* _AIM_: Lift out, unaltered, the lines of the material below between the line holding "cad_parts[node].hide_render = cad_parts[node].hide_viewport" and the line holding "before = set(bpy.data.objects)", counting both.

═════ TASK INPUTS ═════

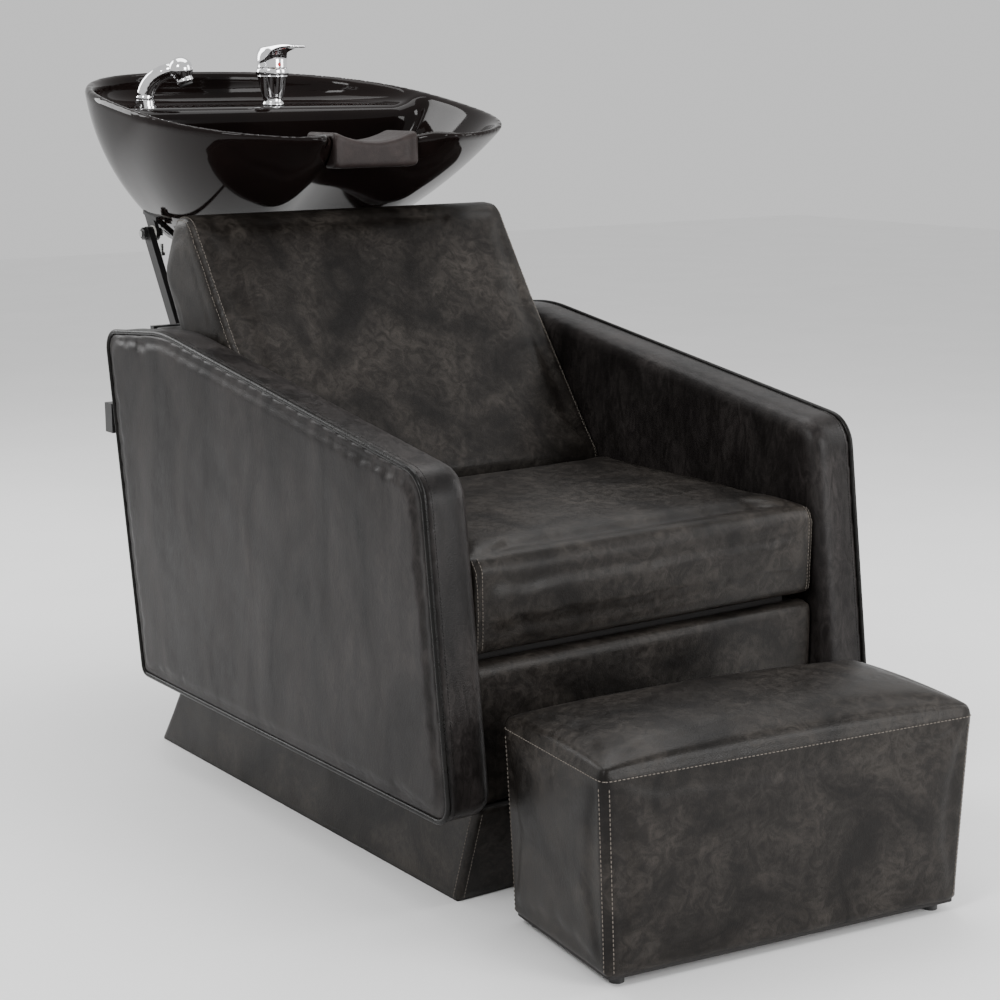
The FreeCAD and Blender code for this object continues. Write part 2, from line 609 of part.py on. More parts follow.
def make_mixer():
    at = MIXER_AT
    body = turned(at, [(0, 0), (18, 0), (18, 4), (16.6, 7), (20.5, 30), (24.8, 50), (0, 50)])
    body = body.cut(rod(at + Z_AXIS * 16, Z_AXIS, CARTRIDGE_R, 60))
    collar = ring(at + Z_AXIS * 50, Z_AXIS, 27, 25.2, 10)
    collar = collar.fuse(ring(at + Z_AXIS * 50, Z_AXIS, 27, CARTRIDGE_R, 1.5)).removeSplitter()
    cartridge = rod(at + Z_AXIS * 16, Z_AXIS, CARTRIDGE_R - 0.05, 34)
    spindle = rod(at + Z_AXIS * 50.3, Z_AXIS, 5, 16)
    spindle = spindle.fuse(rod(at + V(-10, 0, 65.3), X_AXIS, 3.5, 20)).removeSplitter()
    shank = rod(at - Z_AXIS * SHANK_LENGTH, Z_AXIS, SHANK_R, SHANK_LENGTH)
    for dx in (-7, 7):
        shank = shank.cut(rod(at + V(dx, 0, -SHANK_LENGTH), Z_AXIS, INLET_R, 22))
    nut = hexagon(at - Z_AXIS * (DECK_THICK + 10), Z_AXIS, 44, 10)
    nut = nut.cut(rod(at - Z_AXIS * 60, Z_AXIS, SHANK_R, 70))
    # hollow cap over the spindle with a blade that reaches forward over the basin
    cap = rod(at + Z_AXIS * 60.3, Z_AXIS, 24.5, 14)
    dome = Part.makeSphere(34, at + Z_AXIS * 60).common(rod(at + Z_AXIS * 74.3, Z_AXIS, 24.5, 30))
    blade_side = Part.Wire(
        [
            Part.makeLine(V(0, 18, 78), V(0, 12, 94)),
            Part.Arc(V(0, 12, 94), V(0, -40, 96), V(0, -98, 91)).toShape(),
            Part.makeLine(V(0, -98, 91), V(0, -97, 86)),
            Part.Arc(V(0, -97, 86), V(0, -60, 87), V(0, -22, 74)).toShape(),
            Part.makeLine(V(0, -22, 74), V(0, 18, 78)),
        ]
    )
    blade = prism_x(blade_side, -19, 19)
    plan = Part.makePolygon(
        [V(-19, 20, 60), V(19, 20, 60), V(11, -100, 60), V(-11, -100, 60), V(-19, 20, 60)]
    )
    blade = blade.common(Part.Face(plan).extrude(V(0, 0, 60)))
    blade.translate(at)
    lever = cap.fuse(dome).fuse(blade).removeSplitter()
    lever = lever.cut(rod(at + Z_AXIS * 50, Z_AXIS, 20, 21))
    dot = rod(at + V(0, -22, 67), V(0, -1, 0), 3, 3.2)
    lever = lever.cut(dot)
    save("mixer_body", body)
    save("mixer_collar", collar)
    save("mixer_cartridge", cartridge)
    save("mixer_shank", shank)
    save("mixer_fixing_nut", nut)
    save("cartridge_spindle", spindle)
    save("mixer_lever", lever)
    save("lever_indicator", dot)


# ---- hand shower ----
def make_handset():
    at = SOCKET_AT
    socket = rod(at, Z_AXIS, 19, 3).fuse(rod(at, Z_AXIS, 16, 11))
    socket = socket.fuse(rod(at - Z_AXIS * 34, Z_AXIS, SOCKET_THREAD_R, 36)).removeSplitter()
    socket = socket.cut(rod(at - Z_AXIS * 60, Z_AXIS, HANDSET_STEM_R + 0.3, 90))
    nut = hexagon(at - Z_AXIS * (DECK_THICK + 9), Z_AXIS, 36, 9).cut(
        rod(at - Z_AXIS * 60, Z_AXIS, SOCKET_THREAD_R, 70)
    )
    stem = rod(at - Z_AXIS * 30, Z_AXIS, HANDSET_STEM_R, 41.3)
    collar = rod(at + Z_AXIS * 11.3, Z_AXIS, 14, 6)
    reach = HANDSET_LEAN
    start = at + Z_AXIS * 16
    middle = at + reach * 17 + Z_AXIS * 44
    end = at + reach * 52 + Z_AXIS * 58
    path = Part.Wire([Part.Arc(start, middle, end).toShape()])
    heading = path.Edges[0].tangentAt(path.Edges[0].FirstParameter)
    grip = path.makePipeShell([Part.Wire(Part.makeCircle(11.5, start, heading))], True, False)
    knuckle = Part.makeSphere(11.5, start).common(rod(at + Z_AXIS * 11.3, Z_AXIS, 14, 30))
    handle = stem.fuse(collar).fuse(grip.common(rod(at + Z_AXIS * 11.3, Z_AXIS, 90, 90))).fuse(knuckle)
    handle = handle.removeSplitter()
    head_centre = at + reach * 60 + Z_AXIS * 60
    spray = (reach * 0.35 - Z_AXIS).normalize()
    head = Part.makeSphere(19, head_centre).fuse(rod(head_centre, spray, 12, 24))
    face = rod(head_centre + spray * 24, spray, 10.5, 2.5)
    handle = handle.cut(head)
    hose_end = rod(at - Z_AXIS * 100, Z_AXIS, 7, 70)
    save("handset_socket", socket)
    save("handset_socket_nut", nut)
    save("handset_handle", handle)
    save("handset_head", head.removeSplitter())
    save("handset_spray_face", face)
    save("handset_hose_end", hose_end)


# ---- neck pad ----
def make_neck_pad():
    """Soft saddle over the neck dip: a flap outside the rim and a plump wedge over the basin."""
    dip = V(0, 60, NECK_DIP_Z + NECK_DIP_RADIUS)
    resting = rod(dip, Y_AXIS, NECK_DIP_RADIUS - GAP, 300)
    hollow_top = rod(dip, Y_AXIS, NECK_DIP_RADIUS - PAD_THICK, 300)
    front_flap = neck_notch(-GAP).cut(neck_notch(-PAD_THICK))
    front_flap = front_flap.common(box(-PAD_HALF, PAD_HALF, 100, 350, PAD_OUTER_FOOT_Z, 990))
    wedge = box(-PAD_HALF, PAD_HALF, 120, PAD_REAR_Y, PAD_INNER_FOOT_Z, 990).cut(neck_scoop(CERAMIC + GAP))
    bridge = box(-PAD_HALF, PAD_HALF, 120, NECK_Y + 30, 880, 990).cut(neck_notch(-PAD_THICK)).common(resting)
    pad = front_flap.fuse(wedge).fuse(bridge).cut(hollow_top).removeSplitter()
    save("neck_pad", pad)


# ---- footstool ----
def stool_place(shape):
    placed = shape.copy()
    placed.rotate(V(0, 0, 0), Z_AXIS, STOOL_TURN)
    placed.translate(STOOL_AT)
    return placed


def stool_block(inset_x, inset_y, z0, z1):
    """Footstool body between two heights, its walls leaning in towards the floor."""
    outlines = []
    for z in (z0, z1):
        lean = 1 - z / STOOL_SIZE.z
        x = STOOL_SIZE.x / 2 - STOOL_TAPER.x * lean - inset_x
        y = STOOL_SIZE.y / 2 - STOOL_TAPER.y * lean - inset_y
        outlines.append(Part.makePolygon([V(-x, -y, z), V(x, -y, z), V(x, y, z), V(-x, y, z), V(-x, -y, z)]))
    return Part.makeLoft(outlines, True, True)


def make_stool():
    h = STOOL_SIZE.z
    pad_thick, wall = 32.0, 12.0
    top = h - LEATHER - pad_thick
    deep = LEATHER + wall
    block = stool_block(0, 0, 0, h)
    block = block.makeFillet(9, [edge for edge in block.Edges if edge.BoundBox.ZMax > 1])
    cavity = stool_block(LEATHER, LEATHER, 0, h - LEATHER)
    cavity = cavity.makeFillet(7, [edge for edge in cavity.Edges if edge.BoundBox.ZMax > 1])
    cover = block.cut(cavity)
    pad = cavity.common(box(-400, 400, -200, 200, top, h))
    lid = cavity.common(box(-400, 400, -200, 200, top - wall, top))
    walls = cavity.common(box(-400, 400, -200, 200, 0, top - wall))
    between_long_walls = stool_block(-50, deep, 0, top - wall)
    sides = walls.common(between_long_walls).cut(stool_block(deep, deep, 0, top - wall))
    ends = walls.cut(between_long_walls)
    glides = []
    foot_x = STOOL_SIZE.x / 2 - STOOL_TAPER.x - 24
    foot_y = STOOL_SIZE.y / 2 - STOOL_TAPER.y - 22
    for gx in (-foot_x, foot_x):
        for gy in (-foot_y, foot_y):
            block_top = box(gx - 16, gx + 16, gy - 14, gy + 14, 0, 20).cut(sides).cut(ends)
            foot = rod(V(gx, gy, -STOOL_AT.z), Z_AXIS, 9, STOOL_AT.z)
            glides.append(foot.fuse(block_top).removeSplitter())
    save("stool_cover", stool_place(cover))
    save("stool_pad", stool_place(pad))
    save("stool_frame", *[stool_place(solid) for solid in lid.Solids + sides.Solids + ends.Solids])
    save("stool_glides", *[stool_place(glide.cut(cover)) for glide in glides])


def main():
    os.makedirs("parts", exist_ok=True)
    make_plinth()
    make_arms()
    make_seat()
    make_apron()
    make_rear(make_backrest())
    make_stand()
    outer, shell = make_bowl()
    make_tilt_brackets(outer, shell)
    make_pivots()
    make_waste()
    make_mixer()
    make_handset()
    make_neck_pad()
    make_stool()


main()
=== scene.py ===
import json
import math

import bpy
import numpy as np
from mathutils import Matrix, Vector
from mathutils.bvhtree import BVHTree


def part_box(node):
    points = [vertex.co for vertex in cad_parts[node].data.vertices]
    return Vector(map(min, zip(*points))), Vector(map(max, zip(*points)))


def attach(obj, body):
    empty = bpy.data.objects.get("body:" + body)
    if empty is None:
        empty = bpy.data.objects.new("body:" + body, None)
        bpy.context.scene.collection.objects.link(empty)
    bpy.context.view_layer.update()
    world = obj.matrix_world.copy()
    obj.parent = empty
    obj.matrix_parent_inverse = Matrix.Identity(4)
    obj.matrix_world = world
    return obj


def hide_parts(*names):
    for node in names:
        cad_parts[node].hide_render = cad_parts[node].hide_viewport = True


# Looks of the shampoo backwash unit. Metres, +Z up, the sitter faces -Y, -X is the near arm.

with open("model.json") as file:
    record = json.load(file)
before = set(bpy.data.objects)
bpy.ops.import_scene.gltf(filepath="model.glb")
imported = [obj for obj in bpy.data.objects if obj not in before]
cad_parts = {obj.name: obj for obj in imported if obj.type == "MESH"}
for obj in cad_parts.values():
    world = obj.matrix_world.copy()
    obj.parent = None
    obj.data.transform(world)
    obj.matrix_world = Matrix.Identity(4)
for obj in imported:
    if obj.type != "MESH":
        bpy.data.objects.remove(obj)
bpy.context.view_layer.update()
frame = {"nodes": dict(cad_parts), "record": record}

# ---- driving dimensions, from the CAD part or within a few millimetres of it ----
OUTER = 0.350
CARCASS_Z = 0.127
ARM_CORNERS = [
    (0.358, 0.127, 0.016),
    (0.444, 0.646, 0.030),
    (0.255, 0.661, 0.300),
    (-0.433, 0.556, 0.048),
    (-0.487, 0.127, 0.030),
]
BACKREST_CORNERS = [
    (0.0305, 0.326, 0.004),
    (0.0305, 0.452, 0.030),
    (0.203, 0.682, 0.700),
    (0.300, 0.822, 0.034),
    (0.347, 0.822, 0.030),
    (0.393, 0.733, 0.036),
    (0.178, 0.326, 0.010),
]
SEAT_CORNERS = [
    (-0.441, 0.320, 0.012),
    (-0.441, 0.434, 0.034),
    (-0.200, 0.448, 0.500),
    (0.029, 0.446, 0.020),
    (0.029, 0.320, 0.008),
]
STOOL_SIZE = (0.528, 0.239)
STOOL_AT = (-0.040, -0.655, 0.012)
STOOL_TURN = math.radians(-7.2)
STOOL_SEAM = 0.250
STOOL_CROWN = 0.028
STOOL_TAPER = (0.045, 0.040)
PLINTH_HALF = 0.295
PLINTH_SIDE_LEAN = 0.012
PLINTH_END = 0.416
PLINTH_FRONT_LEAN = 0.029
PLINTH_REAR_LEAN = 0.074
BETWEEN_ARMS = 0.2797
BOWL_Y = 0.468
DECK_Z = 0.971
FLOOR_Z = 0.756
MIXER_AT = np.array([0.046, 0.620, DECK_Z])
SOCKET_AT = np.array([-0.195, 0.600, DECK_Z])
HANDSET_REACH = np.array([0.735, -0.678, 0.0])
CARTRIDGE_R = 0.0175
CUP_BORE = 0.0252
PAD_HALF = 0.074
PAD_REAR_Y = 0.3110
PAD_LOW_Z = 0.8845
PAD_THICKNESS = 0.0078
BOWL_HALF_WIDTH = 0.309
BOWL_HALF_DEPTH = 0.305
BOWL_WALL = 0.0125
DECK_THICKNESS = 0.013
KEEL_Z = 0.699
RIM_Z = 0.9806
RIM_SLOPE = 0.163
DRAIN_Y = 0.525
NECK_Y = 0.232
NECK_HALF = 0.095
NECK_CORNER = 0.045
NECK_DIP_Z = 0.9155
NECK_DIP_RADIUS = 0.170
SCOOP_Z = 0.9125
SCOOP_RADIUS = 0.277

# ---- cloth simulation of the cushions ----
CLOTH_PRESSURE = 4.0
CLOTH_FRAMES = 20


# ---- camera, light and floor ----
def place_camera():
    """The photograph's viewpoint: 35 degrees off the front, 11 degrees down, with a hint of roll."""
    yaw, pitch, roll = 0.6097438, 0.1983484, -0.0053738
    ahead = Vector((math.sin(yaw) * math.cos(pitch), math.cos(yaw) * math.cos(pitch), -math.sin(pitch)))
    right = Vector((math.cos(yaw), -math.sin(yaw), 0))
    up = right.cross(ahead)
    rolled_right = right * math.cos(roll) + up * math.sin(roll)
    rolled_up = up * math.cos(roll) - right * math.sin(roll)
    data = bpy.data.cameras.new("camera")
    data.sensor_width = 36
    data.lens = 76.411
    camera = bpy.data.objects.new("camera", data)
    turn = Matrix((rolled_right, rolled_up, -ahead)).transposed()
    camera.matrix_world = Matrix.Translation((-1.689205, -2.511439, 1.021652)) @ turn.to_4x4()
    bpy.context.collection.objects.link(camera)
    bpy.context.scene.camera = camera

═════
═════ TASK INPUTS ═════

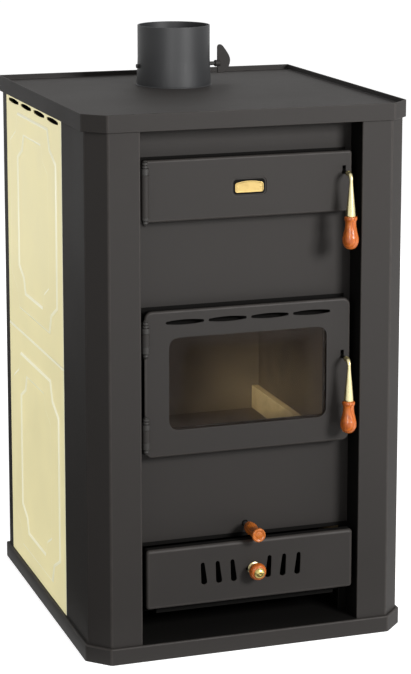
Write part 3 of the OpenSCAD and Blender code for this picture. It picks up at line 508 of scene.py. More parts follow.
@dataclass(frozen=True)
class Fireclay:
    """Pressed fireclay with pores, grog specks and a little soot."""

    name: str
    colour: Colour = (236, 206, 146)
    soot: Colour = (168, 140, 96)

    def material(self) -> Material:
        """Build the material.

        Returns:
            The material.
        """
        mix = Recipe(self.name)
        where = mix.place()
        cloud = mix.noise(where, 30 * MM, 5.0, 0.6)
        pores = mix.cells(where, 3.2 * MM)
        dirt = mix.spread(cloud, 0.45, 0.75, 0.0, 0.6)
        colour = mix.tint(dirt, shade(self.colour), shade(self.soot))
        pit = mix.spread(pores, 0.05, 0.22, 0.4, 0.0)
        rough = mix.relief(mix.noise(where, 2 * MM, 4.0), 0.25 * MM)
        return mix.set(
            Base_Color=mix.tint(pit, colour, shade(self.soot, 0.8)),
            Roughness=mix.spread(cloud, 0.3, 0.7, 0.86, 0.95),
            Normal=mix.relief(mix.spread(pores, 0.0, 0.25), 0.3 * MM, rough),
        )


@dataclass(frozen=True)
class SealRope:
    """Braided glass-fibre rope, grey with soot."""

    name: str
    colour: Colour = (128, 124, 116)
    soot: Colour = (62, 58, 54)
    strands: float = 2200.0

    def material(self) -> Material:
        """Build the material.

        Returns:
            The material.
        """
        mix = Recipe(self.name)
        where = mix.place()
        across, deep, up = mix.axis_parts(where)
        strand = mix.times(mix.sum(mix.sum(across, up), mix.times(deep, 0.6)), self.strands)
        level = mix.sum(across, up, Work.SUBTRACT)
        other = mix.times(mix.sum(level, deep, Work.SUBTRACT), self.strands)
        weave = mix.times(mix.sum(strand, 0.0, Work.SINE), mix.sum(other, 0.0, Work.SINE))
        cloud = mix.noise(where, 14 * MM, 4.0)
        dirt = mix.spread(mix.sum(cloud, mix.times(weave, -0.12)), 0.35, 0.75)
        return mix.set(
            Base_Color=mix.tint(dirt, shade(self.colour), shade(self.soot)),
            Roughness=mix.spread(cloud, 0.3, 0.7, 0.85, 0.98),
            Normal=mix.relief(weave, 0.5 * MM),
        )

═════

* _FINAL RESULT_:
        cad_parts[node].hide_render = cad_parts[node].hide_viewport = True


# Looks of the shampoo backwash unit. Metres, +Z up, the sitter faces -Y, -X is the near arm.

with open("model.json") as file:
    record = json.load(file)
before = set(bpy.data.objects)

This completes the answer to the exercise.